Emit the exact text of every line from the line with "main_housing()" to the line with "obj.matrix_world = world", both ends included. No other output is expected.

[Start of Data provided]

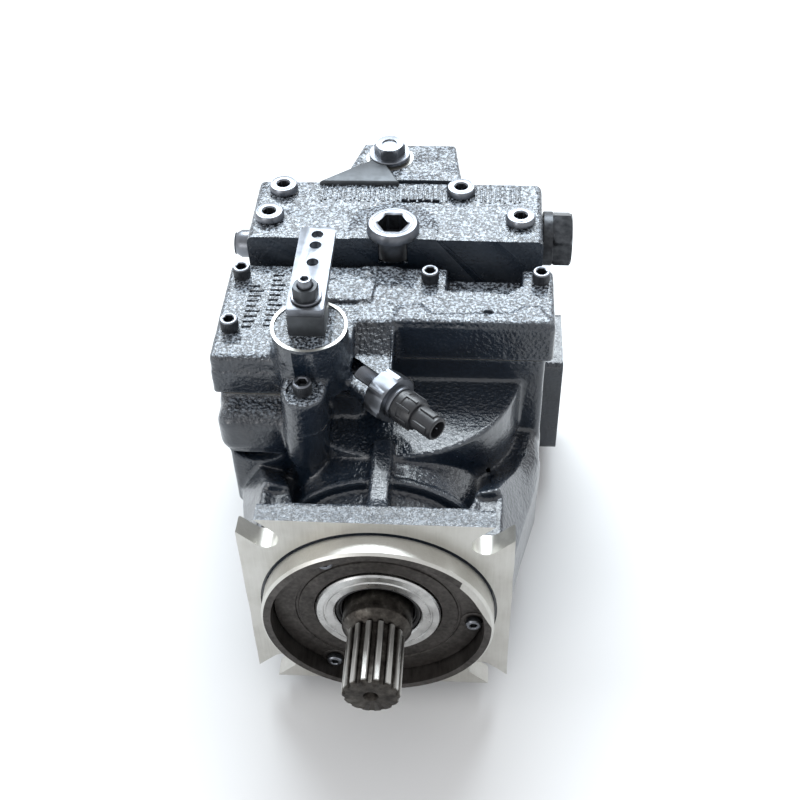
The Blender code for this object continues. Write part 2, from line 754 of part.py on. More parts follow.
def cylinder_block():
    block = rod("cylinder_block", (0, BLOCK_FRONT, 0), (0, BLOCK_REAR, 0), BLOCK_R, 28, material=STEEL)
    cut(
        block,
        rod("block_bore", (0, 0.12, 0), (0, 0.18, 0), SHAFT_R + 0.0006, 20),
        rod("spring_pocket", (0, 0.12, 0), (0, 0.150, 0), 0.0236, 20),
    )
    for index in range(1, PISTONS + 1):
        x, z = around(PITCH_R, 90 + 360 * (index - 1) / PISTONS)
        cut(
            block,
            rod(f"piston_bore_{index}", (x, 0.12, z), (x, 0.1672, z), PISTON_BORE_R, 12),
            rod(f"piston_port_{index}", (x, 0.16, z), (x, 0.18, z), 0.0055, 8),
        )
    return block


def piston_profile():
    ball = [(BALL_R * math.cos(t), -BALL_R * math.sin(t)) for t in map(math.radians, (-38, 0, 45))]
    return (
        (0, 0.050), (PISTON_R, 0.050), (PISTON_R, 0.0105), (0.0040, 0.0070), *ball, (0, -BALL_R),
    )


def slipper_profile():
    face = SWASH_FACE + GAP - TILT_Y
    return (
        (0, -SOCKET_R), (0.0052, -0.0050), (SOCKET_R, 0.0), (0.0070, 0.0016), (CUP_R, 0.0016),
        (CUP_R, -0.0046), (SLIPPER_R, -0.0046), (SLIPPER_R, face), (0, face),
    )


def pistons_and_slippers():
    for index in range(1, PISTONS + 1):
        x, z = around(PITCH_R, 90 + 360 * (index - 1) / PISTONS)
        turned(f"piston_{index}", piston_profile(), (x, TILT_Y, z), STEEL, steps=10)
        turned(f"slipper_{index}", slipper_profile(), (x, TILT_Y, z), BRONZE, steps=10)


def slipper_retainer():
    plate = turned(
        "slipper_retainer",
        ((0.0498, 0.1035), (0.0498, 0.1007), (0.0240, 0.1007), (0.0240, 0.1035)),
        (0, 0, 0),
        STEEL,
        steps=28,
        ring=True,
    )
    for index in range(1, PISTONS + 1):
        x, z = around(PITCH_R, 90 + 360 * (index - 1) / PISTONS)
        cut(plate, rod(f"slipper_hole_{index}", (x, 0.095, z), (x, 0.11, z), CUP_R + 0.0008, 10))
    return plate


def swashplate():
    """A block with a back round about the tilt axis, and a disc that the slippers run on."""
    plate = rod("swashplate", (-DISC_R, TILT_Y, 0), (DISC_R, TILT_Y, 0), CRADLE_R, 36, material=MACHINED)
    rim = rod("disc_rim", (0, DISC_BACK, 0), (0, SWASH_FACE + 0.001, 0), 0.1, 28)
    cut(rim, rod("disc_core", (0, 0.08, 0), (0, 0.11, 0), DISC_R, 28))
    window = box("shaft_window", (-0.0190, 0.050, -0.036), (0.0190, 0.100, 0.036))
    for vertex in window.data.vertices:
        if vertex.co.y > 0.09:
            vertex.co.z *= 0.6
    cut(
        plate,
        box("running_face", (-0.06, SWASH_FACE, -0.06), (0.06, 0.16, 0.06)),
        window,
        rim,
        box("left_relief", (-0.06, 0.05, -0.06), (-CRADLE_HALF, DISC_BACK, 0.06)),
        box("right_relief", (CRADLE_HALF, 0.05, -0.06), (0.06, DISC_BACK, 0.06)),
    )
    arm_top = SERVO_Z + 0.0040
    join(
        plate,
        box("swash_arm", (ARM_OUTER, 0.0985, 0.028), (-0.0445, 0.1115, arm_top)),
        box("swash_arm_side", (ARM_OUTER, 0.0890, 0.010), (-0.0506, 0.1115, 0.034)),
        box("swash_arm_root", (ARM_OUTER, 0.0890, 0.010), (-0.0430, 0.0965, 0.024)),
        rod("swash_pin", (-0.050, TILT_Y, SERVO_Z), (SERVO_X + 0.002, TILT_Y, SERVO_Z), PIN_R, 10),
    )
    return plate


def servo_piston():
    low, high = TILT_Y - SERVO_HALF, TILT_Y + SERVO_HALF
    ends = (SERVO_X, low, SERVO_Z), (SERVO_X, high, SERVO_Z)
    piston = rod("servo_piston", *ends, SERVO_R, 20, material=STEEL)
    slot = box(
        "pin_slot",
        (SERVO_X - 0.001, TILT_Y - 0.0046, SERVO_Z - 0.0085),
        (SERVO_X + 0.02, TILT_Y + 0.0046, SERVO_Z + 0.0065),
    )
    cut(piston, slot)
    return piston


def block_spring():
    """A round-wire spring in the cylinder block, round the shaft."""
    turns, start, end, coil_r = 4.0, 0.1145, 0.1478, 0.0203
    steps = int(turns * 9)
    curve = bpy.data.curves.new("block_spring", "CURVE")
    curve.dimensions = "3D"
    curve.bevel_depth = 0.0017
    curve.bevel_resolution = 0
    curve.use_fill_caps = True
    spline = curve.splines.new("POLY")
    spline.points.add(steps)
    for step, point in enumerate(spline.points):
        x, z = around(coil_r, 360 * turns * step / steps)
        point.co = (x, start + (end - start) * step / steps, z, 1.0)
    return add_object("block_spring", curve, STEEL)


def valve_plate():
    plate = turned(
        "valve_plate",
        ((0.0500, 0.1779), (0.0500, 0.1710), (0.0176, 0.1710), (0.0176, 0.1779)),
        (0, 0, 0),
        BRONZE,
        steps=32,
        ring=True,
    )
    for side in (-1, 1):
        centre = 90 + side * 90
        outer_side = arc((0, 0), 0.0425, centre - 62, centre + 62, 8)
        outline = outer_side + arc((0, 0), 0.0335, centre + 62, centre - 62, 8)
        cut(plate, flat(f"kidney_slot_{side}", outline, 0.165, 0.185, axis="Y"))
    return plate


def gear_outline(mean, step, lobes, phase, points):
    outline = []
    for index in range(points):
        turn = 2 * math.pi * index / points
        radius = mean + step * math.cos(lobes * turn + phase)
        outline.append((radius * math.cos(turn), radius * math.sin(turn)))
    return outline


def charge_gears():
    inner = flat(
        "charge_gear_inner",
        gear_outline(LOBE_MEAN_R, LOBE_STEP, LOBES, 0.0, 48),
        GEAR_START,
        GEAR_END,
        axis="Y",
        material=STEEL,
    )
    cut(inner, rod("inner_gear_bore", (0, 0.23, 0), (0, 0.27, 0), 0.0086, 16))
    ends = (LOBE_STEP, GEAR_START, 0), (LOBE_STEP, GEAR_END, 0)
    outer = rod("charge_gear_outer", *ends, RING_R, 28, material=STEEL)
    mean = LOBE_MEAN_R + LOBE_STEP + LOBE_GAP
    hollow = flat("ring_hollow", gear_outline(mean, LOBE_STEP, LOBES + 1, math.pi, 56), 0.23, 0.27, axis="Y")
    hollow.location = (LOBE_STEP, 0, 0)
    cut(outer, hollow)
    set_origin(outer, (LOBE_STEP, 0, 0))


# ---- Control lever and switch ---------------------------------------------------------------


def control_lever():
    shaft = turned(
        "control_shaft",
        ((0, 0.0545), (0.0038, 0.0545), (0.0038, LEVER_Z - LEVER_BOSS_TOP + 0.0375), (0.0038, 0.034),
         (0.0068, 0.034), (0.0068, -0.0010), (0, -0.0010)),
        (LEVER_X, LEVER_Y, 0.100),
        STEEL,
        steps=12,
        axis="Z",
    )
    hub_low = LEVER_BOSS_TOP + 2 * GAP
    join(
        shaft,
        box(
            "square_hub",
            (LEVER_X - 0.0100, LEVER_Y - 0.0100, hub_low),
            (LEVER_X + 0.0100, LEVER_Y + 0.0100, LEVER_Z - GAP),
            bevel=0.001,
            segments=1,
        ),
        rod("crank_stem", (LEVER_X, LEVER_Y, 0.0800), (LEVER_X, LEVER_Y, 0.1005), 0.0068, 12),
        box(
            "crank",
            (LEVER_X - 0.0055, LEVER_Y + 0.002, 0.0800),
            (LEVER_X + 0.0055, LEVER_Y + 0.018, 0.0865),
        ),
    )
    half = LEVER_WIDTH / 2
    outline = round_box_outline((-half, -0.0105), (half, LEVER_REACH), 0.0018, 0.0060, 2)
    lever = flat("control_lever", outline, LEVER_Z, LEVER_Z + LEVER_THICK, material=STEEL)
    lever.location = (LEVER_X, LEVER_Y, 0)
    holes = ((0.0, 0.0042), (0.0295, 0.0033), (0.0445, 0.0033), (0.0540, 0.0033))
    for index, (along, radius) in enumerate(holes):
        hole = rod(f"lever_hole_{index}", (0, along, 0.13), (0, along, 0.15), radius, 12)
        hole.parent = lever
        cut(lever, hole)
    nut_low = LEVER_Z + LEVER_THICK + GAP
    nut = turned(
        "lever_nut",
        ((0, 0.0015), (0.0085, 0.0015), (0.0085, 0), (0, 0)),
        (LEVER_X, LEVER_Y, nut_low),
        STEEL,
        steps=12,
        axis="Z",
    )
    hexagon = rod("nut_hexagon", (0, 0, 0.0010), (0, 0, 0.0080), 0.0072, 6)
    hexagon.parent = nut
    bore = rod("nut_bore", (0, 0, -0.002), (0, 0, 0.010), 0.0042, 12)
    bore.parent = nut
    join(nut, hexagon)
    cut(nut, bore)


def neutral_switch():
    """A threaded switch whose body, hexagon and connector lie on one level axis."""
    switch = turned(
        "neutral_switch",
        ((0, 0.0560), (0.0068, 0.0560), (0.0068, 0.0420), (0.0092, 0.0415), (0.0100, 0.0260),
         (0.0100, 0.0240), (0.0062, 0.0123), (0.0062, -0.0040), (0, -0.0040)),
        SWITCH_START,
        PLASTIC,
        steps=16,
        axis="Z",
    )
    switch.rotation_euler = (0, math.pi / 2, SWITCH_TURN)
    hexagon = rod("switch_hexagon", (0, 0, 0.0123), (0, 0, 0.0250), 0.0150, 6)
    hexagon.parent = switch
    join(switch, hexagon)
    return switch


# ---- Assembly -------------------------------------------------------------------------------

main_housing()
control_housing()
end_cap()
charge_pump_housing()
front_seal()
bearings()
fasteners()
plugs()
drive_shaft()
cylinder_block()
pistons_and_slippers()
slipper_retainer()
set_origin(swashplate(), (0, TILT_Y, 0))
servo_piston()
block_spring()
valve_plate()
charge_gears()
control_lever()
neutral_switch()
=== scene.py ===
"""Looks of the axial piston pump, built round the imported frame.

Lengths below are in millimetres in the pump's own axes: the origin is where the shaft axis meets the
face of the mounting flange, +Y runs back along the shaft, +X is to the right seen from the shaft end,
and +Z is up to the control lever. PLACE carries them into the row frame, in metres.
"""

import math

import bmesh
import bpy
import numpy as np
from mathutils import Matrix, Vector


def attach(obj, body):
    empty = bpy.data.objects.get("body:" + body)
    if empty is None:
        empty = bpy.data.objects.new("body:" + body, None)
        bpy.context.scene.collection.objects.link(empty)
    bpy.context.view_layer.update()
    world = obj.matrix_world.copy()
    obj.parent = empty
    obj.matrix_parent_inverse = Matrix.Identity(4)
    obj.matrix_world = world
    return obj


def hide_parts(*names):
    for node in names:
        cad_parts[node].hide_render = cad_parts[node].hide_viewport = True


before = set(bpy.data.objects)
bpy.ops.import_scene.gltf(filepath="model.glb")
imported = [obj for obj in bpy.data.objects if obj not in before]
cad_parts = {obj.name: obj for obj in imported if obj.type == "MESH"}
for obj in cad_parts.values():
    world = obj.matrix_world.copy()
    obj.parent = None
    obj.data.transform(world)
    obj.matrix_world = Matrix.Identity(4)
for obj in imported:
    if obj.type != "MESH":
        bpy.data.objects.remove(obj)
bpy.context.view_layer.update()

MM = 0.001
PUMP_AXIS = Vector((0.0, -0.1135, 0.084))
PLACE = Matrix.Translation(PUMP_AXIS) @ Matrix.Scale(MM, 4)

# ---- Cast shapes as distance fields --------------------------------------------------------------

FAR = 30.0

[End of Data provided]

## Solution for this problem
main_housing()
control_housing()
end_cap()
charge_pump_housing()
front_seal()
bearings()
fasteners()
plugs()
drive_shaft()
cylinder_block()
pistons_and_slippers()
slipper_retainer()
set_origin(swashplate(), (0, TILT_Y, 0))
servo_piston()
block_spring()
valve_plate()
charge_gears()
control_lever()
neutral_switch()
=== scene.py ===
"""Looks of the axial piston pump, built round the imported frame.

Lengths below are in millimetres in the pump's own axes: the origin is where the shaft axis meets the
face of the mounting flange, +Y runs back along the shaft, +X is to the right seen from the shaft end,
and +Z is up to the control lever. PLACE carries them into the row frame, in metres.
"""

import math

import bmesh
import bpy
import numpy as np
from mathutils import Matrix, Vector


def attach(obj, body):
    empty = bpy.data.objects.get("body:" + body)
    if empty is None:
        empty = bpy.data.objects.new("body:" + body, None)
        bpy.context.scene.collection.objects.link(empty)
    bpy.context.view_layer.update()
    world = obj.matrix_world.copy()
    obj.parent = empty
    obj.matrix_parent_inverse = Matrix.Identity(4)
    obj.matrix_world = world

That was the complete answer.